Figure 3. Graphical representation of the proposed GP-HSMM.

3.1. Gaussian Process

In this study, we utilize Gaussian process regression, which learns emission x_i of time step i in a segment. This makes it possible to represent each unit action as part of a continuous trajectory. If we obtain pairs (i, X_c) of emissions x_i of time step i of segments belonging to the same class c, a predictive distribution whereby the emission of time step i becomes x follows a Gaussian distribution.

\begin{array}{l} p (x | i, X_{c}, i) \propto N (k^{T} C^{- 1} i, c - k^{T} C^{- 1} k), & (3) \end{array}

where k(·, ·) represents the kernel function and C is a matrix whose elements are

\begin{array}{l} C (i_{p}, i_{q}) = k (i_{p}, i_{q}) + β^{- 1} δ_{p q} . & (4) \end{array}

β is a hyperparameter that represents noise in the observation. In Equation (3), k is a vector containing the elements k(i_p, i), and c is a scalar value k(i, i). Using the kernel function, GP can learn a time-series sequence that contains complex changes. We use the following Gaussian kernel, which is generally used for Gaussian process regression:

\begin{array}{l} k (i_{p}, i_{q}) = θ_{0} exp (- \frac{1}{2} | | i_{p} - i_{q} | |^{2} + θ_{2} + θ_{3} i_{p} i_{q}), & (5) \end{array}

where θ_* represents parameters of the kernel.

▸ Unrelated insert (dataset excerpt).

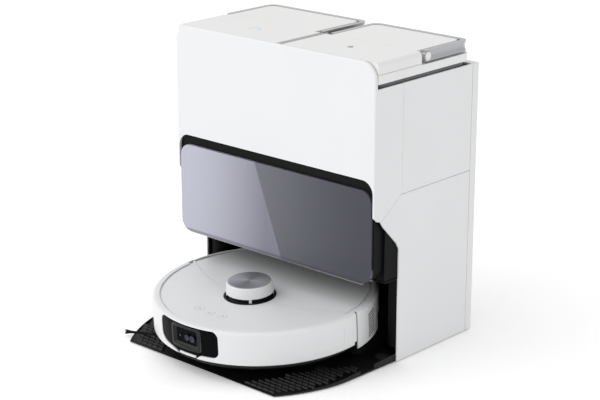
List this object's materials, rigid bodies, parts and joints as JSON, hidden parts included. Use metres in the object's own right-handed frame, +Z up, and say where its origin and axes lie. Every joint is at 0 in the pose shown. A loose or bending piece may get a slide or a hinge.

Figure 4 shows examples of Gaussian processes. The left graph in each pair of graphs represents learning data points (i, X_c), and the right graph shows the learned probabilistic distribution p(x|i, X_c, i). One can see that the standard deviation decreases with an increase in the number of learning data points. If the emission of time step i is multidimensional vector x = (x₀, x₁, · · ·), we assume that each dimension is generated independently, and a predictive distribution $G P (x | X_{c})$ is computed as follows:

\begin{array}{l} G P (x | X_{c}) = p (x_{0} | i, X_{c, 0}, i_{c}) \\ \times p (x_{1} | i, X_{c, 1}, i_{c}) \\ \times p (x_{2} | i, X_{c, 2}, i_{c}) \cdot \cdot \cdot . & (6) \end{array}

FIGURE 4

Figure 4. Examples of Gaussian processes. Left graph in each pair of graphs represents learning data points (i, X_c). Right graph shows the learned probabilistic distribution p(x|i, X_c, i); the solid line represents the mean, and the blue region represents the range of standard deviation.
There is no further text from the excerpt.